◆ To be done ◆
Starting from the line that contains "motor_can();", copy every line exactly until the line that contains "obj.matrix_parent_inverse = Matrix.Identity(4)", which is also included.

────

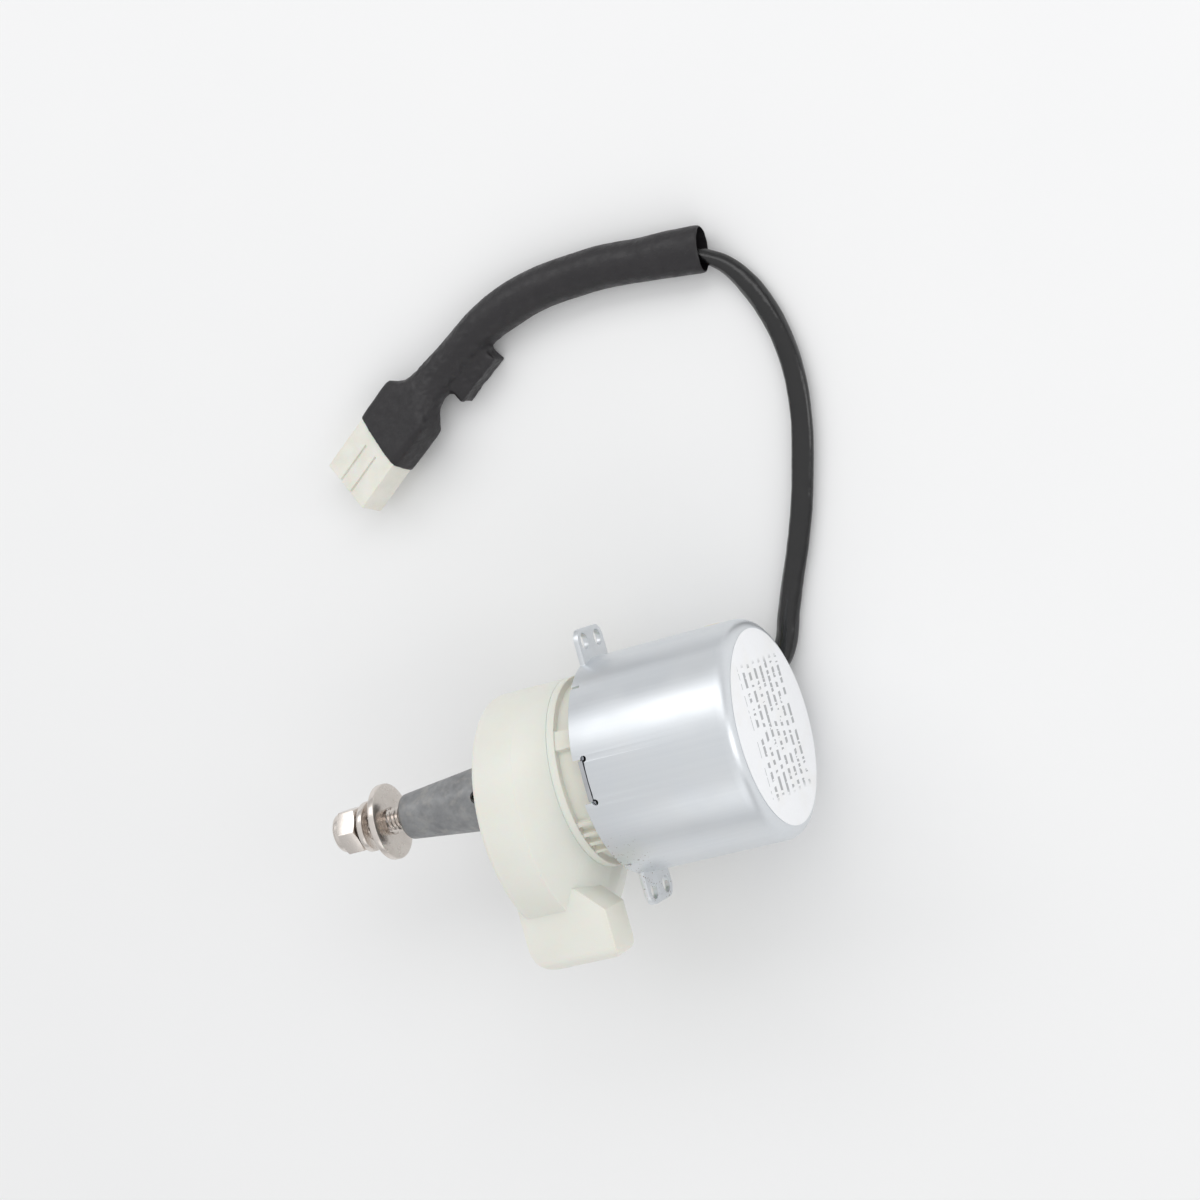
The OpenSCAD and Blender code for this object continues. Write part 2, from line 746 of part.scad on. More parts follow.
module lock_nut() {
    corner_r = nut_flats / sqrt(3);
    chamfer = 0.8;
    collar_round = 1.1;
    bevelled = [
        [0, nut_x[0]], [corner_r - chamfer, nut_x[0]], [corner_r + eps, nut_x[0] + chamfer / 2],
        [corner_r + eps, nut_x[1] - chamfer / 2], [corner_r - chamfer, nut_x[1]], [0, nut_x[1]]
    ];
    collar = concat(
        [[0, nut_x[1] - 1], [nut_collar_r, nut_x[1] - 1]],
        arc([nut_collar_r - collar_round, nut_x[2] - collar_round], collar_round, 0, 90, 5),
        [[0, nut_x[2]]]);
    color("silver") difference() {
        union() {
            intersection() {
                along_x() translate([0, 0, nut_x[0]])
                    cylinder(r = corner_r, h = nut_x[1] - nut_x[0], $fn = 6);
                along_x() rotate_extrude() polygon(bevelled);
            }
            along_x() rotate_extrude() polygon(collar);
        }
        ring(stud_r + 0.05, 0, nut_x[0] - 1, nut_x[2] - nut_x[0] + 2);
        ring(nut_ring_r, 0, nut_x[1] + 0.2, 1.4);
    }
}

nut_ring_r = 4;

module nut_ring() {
    color("white") ring(nut_ring_r, stud_r, nut_x[1] + 0.25, 1.3);
}

// ---- lead ----

module lead_cap() {
    steps = 6;
    edge = 1.2;
    function cap_at(radius, turn) = radius * [-sin(turn), -cos(turn)];
    first = cap_angle - cap_half_angle;
    last = cap_angle + cap_half_angle;
    outer = [for (i = [0:steps]) cap_at(cap_r, first + edge + (last - first - 2 * edge) * i / steps)];
    chord = cos((last - first) / steps / 2);
    inner = [for (i = [steps:-1:0]) cap_at((can_r + 0.02) / chord, first + (last - first) * i / steps)];
    color("ivory") translate([cap_x[0], 0, 0]) rotate([90, 0, 90])
        linear_extrude(height = cap_x[1] - cap_x[0]) polygon(concat(outer, inner));
}

module lead_sleeve() {
    color("black") swept_tube([for (i = [0:len(lead_route) - 1])
        section_ring(lead_route, i, sleeve_half_w, sleeve_half_h, 1, 0)]);
}

module heat_shrink() {
    color("black") swept_tube([for (i = [0:len(shrink_stations) - 1])
        let (s = shrink_stations[i])
        section_ring(shrink_stations, i, s[3], s[4], s[5], s[6])]);
}

module capacitor() {
    color("dimgray") translate(capacitor_at) rotate([0, 0, capacitor_heading])
        cube(capacitor_size, center = true);
}

// Places its children in the connector's own frame: X along it, Y across the poles
module at_connector() {
    translate(connector_at) rotate([0, 0, connector_heading]) rotate([connector_roll, 0, 0]) children();
}

module pole_row() {
    for (i = [0:pole_count - 1]) translate([0, (i - (pole_count - 1) / 2) * pole_pitch, 0]) children();
}

module connector_body() {
    groove = 0.6;
    color("white") at_connector() difference() {
        translate([0, -connector_w / 2, -connector_t / 2])
            cube([connector_len, connector_w, connector_t]);
        pole_row() translate([connector_len - pole_depth, -pole_half, -pole_half])
            cube([pole_depth + 1, 2 * pole_half, 2 * pole_half]);
        for (side = [-1, 1], gap = [-0.5, 0.5])
            translate([connector_len - 11, gap * pole_pitch - groove / 2, side * connector_t / 2 - groove])
                cube([12, groove, 2 * groove]);
    }
}

module connector_terminals() {
    color("gold") at_connector() pole_row() translate([connector_len - pole_depth, 0, 0]) along_x()
        difference() {
            cylinder(r = 1.2, h = pole_depth - 1);
            translate([0, 0, 1]) cylinder(r = 0.9, h = pole_depth);
        }
}

motor_can();
label_disc();
front_plate();
gear_plate();
plate_posts();
gear_pins();
output_bush();
stator_claw_rear();
stator_claw_middle_rear();
stator_claw_middle_front();
stator_claw_front();
bobbin_rear();
bobbin_front();
winding_rear();
winding_front();
rotor_bush_rear();
rotor_bush_front();
rotor_magnet();
rotor_hub();
rotor_shaft();
rotor_pinion();
gear_first();
gear_second();
gear_third();
output_gear();
output_shaft();
housing_back();
housing_front();
housing_screws();
spindle_bush();
spindle();
roll_pin();
stud();
flat_washer();
spring_washer();
lock_nut();
nut_ring();
lead_cap();
lead_sleeve();
heat_shrink();
capacitor();
connector_body();
connector_terminals();
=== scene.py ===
import json
import math

import bmesh
import bpy
from mathutils import Matrix, Vector, noise


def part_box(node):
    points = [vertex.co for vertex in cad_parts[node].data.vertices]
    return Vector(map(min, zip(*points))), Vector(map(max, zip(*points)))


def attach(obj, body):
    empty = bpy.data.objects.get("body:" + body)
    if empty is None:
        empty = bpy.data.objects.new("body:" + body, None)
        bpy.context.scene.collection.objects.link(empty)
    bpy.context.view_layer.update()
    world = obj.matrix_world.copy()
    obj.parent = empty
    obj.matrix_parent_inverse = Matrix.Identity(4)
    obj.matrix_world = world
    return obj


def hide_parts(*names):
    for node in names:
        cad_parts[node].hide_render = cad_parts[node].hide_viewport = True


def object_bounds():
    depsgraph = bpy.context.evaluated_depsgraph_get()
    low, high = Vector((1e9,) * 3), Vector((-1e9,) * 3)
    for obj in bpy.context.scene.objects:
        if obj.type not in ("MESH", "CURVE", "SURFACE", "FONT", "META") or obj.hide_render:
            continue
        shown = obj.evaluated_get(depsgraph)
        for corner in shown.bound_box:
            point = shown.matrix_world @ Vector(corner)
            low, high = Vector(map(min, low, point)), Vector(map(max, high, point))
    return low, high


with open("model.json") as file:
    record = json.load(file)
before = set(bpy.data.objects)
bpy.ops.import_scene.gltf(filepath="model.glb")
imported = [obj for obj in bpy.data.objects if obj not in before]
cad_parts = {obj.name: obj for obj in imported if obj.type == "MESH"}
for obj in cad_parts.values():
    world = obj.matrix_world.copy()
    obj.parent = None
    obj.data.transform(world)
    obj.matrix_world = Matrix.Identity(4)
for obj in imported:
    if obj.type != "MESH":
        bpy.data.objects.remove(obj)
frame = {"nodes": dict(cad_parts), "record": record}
cad_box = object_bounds()
nodes = frame["nodes"]
scene = bpy.context.scene
MM = 0.001
SMOOTH_UNDER = math.radians(32)
floor_z = cad_box[0][2]
on_floor = floor_z + 0.02 * MM


# ---- camera ----

def make_camera():
    right = Vector((-0.88326, 0.26942, -0.38375)).normalized()
    up = Vector((-0.24376, -0.96299, -0.11504))
    back = right.cross(up).normalized()
    up = back.cross(right)
    turn = Matrix((right, up, back)).transposed().to_4x4()
    camera = bpy.data.objects.new("camera", bpy.data.cameras.new("camera"))
    camera.data.lens = 82.77
    camera.data.sensor_width = 36
    camera.data.clip_start = 0.01
    camera.data.clip_end = 20
    camera.matrix_world = Matrix.Translation((-0.25382, -0.04192, 0.56712)) @ turn
    scene.collection.objects.link(camera)
    scene.camera = camera


make_camera()


# ---- mesh helpers ----

def new_object(name, mesh):
    piece = bpy.data.objects.new(name, mesh)
    scene.collection.objects.link(piece)
    return piece


def mesh_from_rings(name, rings):
    """A tube through rings of points, with both ends closed."""
    sides = len(rings[0])
    points = [p for ring in rings for p in ring]
    faces = []
    for i in range(len(rings) - 1):
        for k in range(sides):
            a, b = i * sides + k, i * sides + (k + 1) % sides
            faces.append((a, b, b + sides, a + sides))
    last = (len(rings) - 1) * sides
    faces.append(tuple(range(sides - 1, -1, -1)))
    faces.append(tuple(last + k for k in range(sides)))
    mesh = bpy.data.meshes.new(name)
    mesh.from_pydata(points, [], faces)
    bm = bmesh.new()
    bm.from_mesh(mesh)
    bmesh.ops.recalc_face_normals(bm, faces=bm.faces)
    bm.to_mesh(mesh)
    bm.free()
    mesh.shade_smooth()
    return mesh


def catmull(rows, per_span):
    """A smooth line through rows of numbers, which may hold more than x, y and z."""
    out = []
    for i in range(len(rows) - 1):
        a, b, c, d = (rows[max(i - 1, 0)], rows[i], rows[i + 1], rows[min(i + 2, len(rows) - 1)])
        for s in range(per_span):
            t = s / per_span
            out.append([
                0.5 * (2 * q + (r - p) * t + (2 * p - 5 * q + 4 * r - w) * t * t
                       + (3 * q - p - 3 * r + w) * t ** 3)
                for p, q, r, w in zip(a, b, c, d)])
    return out + [list(rows[-1])]


def frames_along(rows):
    """(place, side, up) at each row of a route that lies near the floor."""
    places = [Vector(row[:3]) for row in rows]
    out = []
    for i, place in enumerate(places):
        forward = (places[min(i + 1, len(places) - 1)] - places[max(i - 1, 0)]).normalized()
        side = Vector((0, 0, 1)).cross(forward).normalized()
        out.append((place, side, forward.cross(side)))
    return out


def smooth_by_angle():
    """A modifier tree that shades smooth, except across edges sharper than SMOOTH_UNDER."""
    tree = bpy.data.node_groups.new("smooth_by_angle", "GeometryNodeTree")
    tree.interface.new_socket("Geometry", in_out="INPUT", socket_type="NodeSocketGeometry")
    tree.interface.new_socket("Geometry", in_out="OUTPUT", socket_type="NodeSocketGeometry")
    start = tree.nodes.new("NodeGroupInput")
    end = tree.nodes.new("NodeGroupOutput")
    angle = tree.nodes.new("GeometryNodeInputMeshEdgeAngle")
    over = tree.nodes.new("FunctionNodeCompare")
    over.operation = "GREATER_THAN"
    over.inputs[1].default_value = SMOOTH_UNDER
    faces = tree.nodes.new("GeometryNodeSetShadeSmooth")
    edges = tree.nodes.new("GeometryNodeSetShadeSmooth")
    edges.domain = "EDGE"
    edges.inputs["Shade Smooth"].default_value = False
    tree.links.new(start.outputs[0], faces.inputs[0])
    tree.links.new(faces.outputs[0], edges.inputs[0])
    tree.links.new(angle.outputs[0], over.inputs[0])
    tree.links.new(over.outputs[0], edges.inputs["Selection"])
    tree.links.new(edges.outputs[0], end.inputs[0])
    return tree


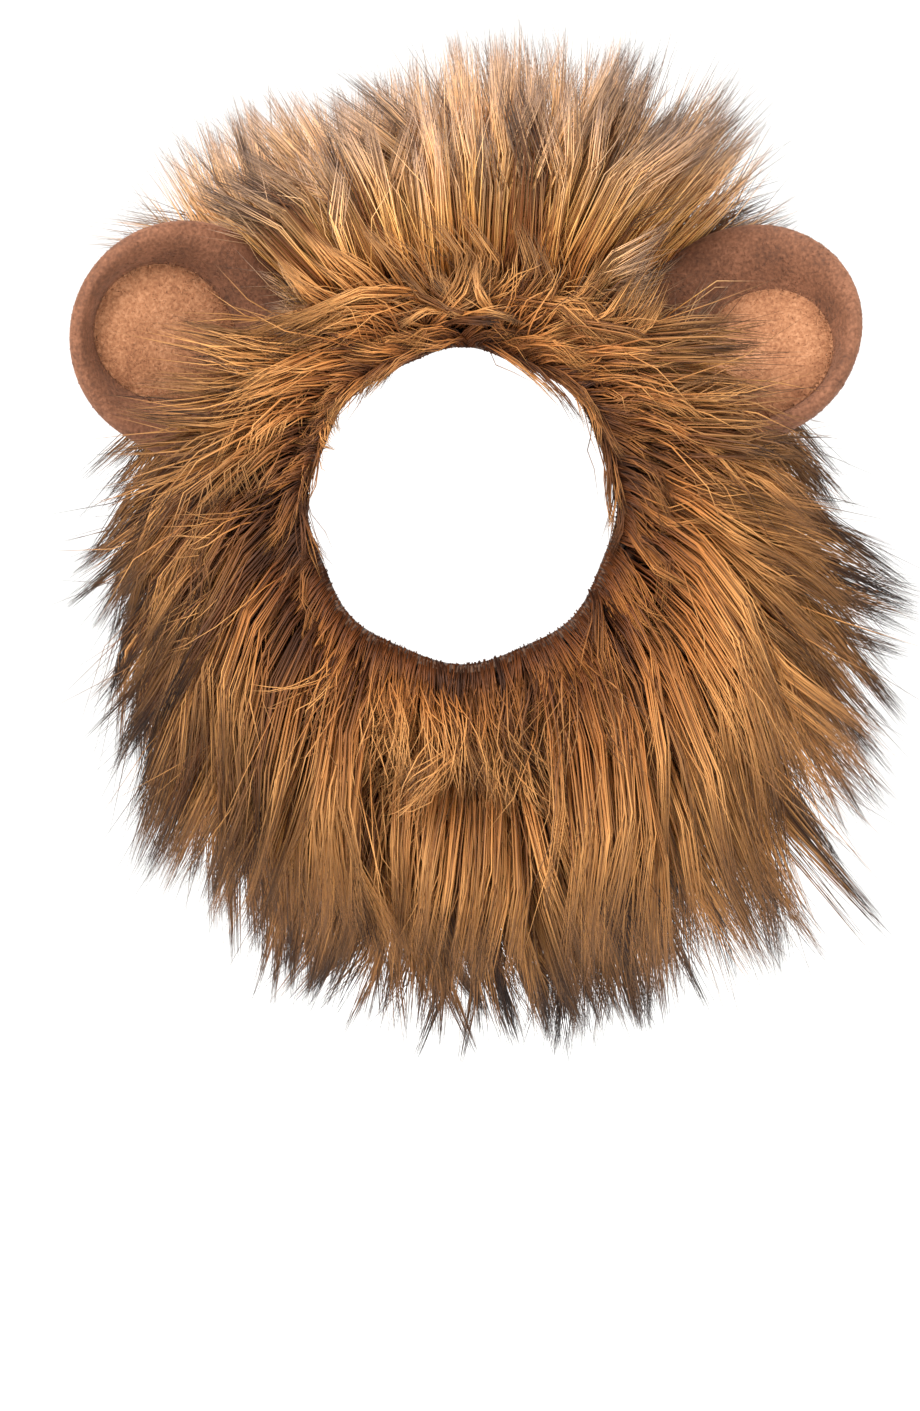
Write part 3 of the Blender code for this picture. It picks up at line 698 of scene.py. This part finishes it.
def round_the_ears(points):
    """Hair that would run through an ear lies over its front or behind its back, whichever is nearer, and
    stays there to its tip."""
    for ear in EARS:
        reach, behind, axes = about_ear(ear, points)
        front = -np.maximum(wall_front(reach), np.where(reach < EAR_PAD_REACH, pad_front(reach), 0)) - 1.6
        back = wall_back(reach) + 1.6
        within = (reach < 1.06) & (behind > front) & (behind < back)
        to_front = (behind.min(axis=1) < 0.5 * (front + back).mean(axis=1))[:, None]
        push = np.where(within, np.where(to_front, front - behind, back - behind), 0)
        size = np.maximum.accumulate(np.abs(push), axis=1)
        points = points + (size * np.where(to_front, -1, 1))[..., None] * axes[:, 1]
    return points


class Coat:
    """One growth of hair: how many hairs, where they stand, the tables that comb them, and how they cling."""

    def __init__(self, count, turns, alongs, comb, nap, pile, **more):
        self.count, self.turns, self.alongs = count, turns, alongs
        self.comb, self.nap, self.pile = comb, nap, pile
        # Where its rings stand from root to tip, the part of the colour ramp that it spans, and a rim comb.
        self.rings, self.shade, self.front_comb = (0.0, 0.15, 0.36, 0.66, 1.0), (0.0, 1.0), None
        # Hairs in a lock and a wisp, how far they cling, the share of strays, and how loose headings are.
        self.lock, self.wisp, self.cling, self.stray, self.loose = 110, 14, 0.6, 0.10, 1.0
        # The curl in mm and its phase's turn in radians, the sideways bend, and the tip's droop in mm.
        self.curl, self.waves, self.bend, self.droop = 0.8, 5.0, 1.0, 0.0
        # How far in mm it may lie over an ear, how flat it leaves the cloth, and its root's lift in mm.
        self.over, self.flat, self.foot = 12.0, 0.0, 2.5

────

◆ The completed task ◆
motor_can();
label_disc();
front_plate();
gear_plate();
plate_posts();
gear_pins();
output_bush();
stator_claw_rear();
stator_claw_middle_rear();
stator_claw_middle_front();
stator_claw_front();
bobbin_rear();
bobbin_front();
winding_rear();
winding_front();
rotor_bush_rear();
rotor_bush_front();
rotor_magnet();
rotor_hub();
rotor_shaft();
rotor_pinion();
gear_first();
gear_second();
gear_third();
output_gear();
output_shaft();
housing_back();
housing_front();
housing_screws();
spindle_bush();
spindle();
roll_pin();
stud();
flat_washer();
spring_washer();
lock_nut();
nut_ring();
lead_cap();
lead_sleeve();
heat_shrink();
capacitor();
connector_body();
connector_terminals();
=== scene.py ===
import json
import math

import bmesh
import bpy
from mathutils import Matrix, Vector, noise


def part_box(node):
    points = [vertex.co for vertex in cad_parts[node].data.vertices]
    return Vector(map(min, zip(*points))), Vector(map(max, zip(*points)))


def attach(obj, body):
    empty = bpy.data.objects.get("body:" + body)
    if empty is None:
        empty = bpy.data.objects.new("body:" + body, None)
        bpy.context.scene.collection.objects.link(empty)
    bpy.context.view_layer.update()
    world = obj.matrix_world.copy()
    obj.parent = empty
    obj.matrix_parent_inverse = Matrix.Identity(4)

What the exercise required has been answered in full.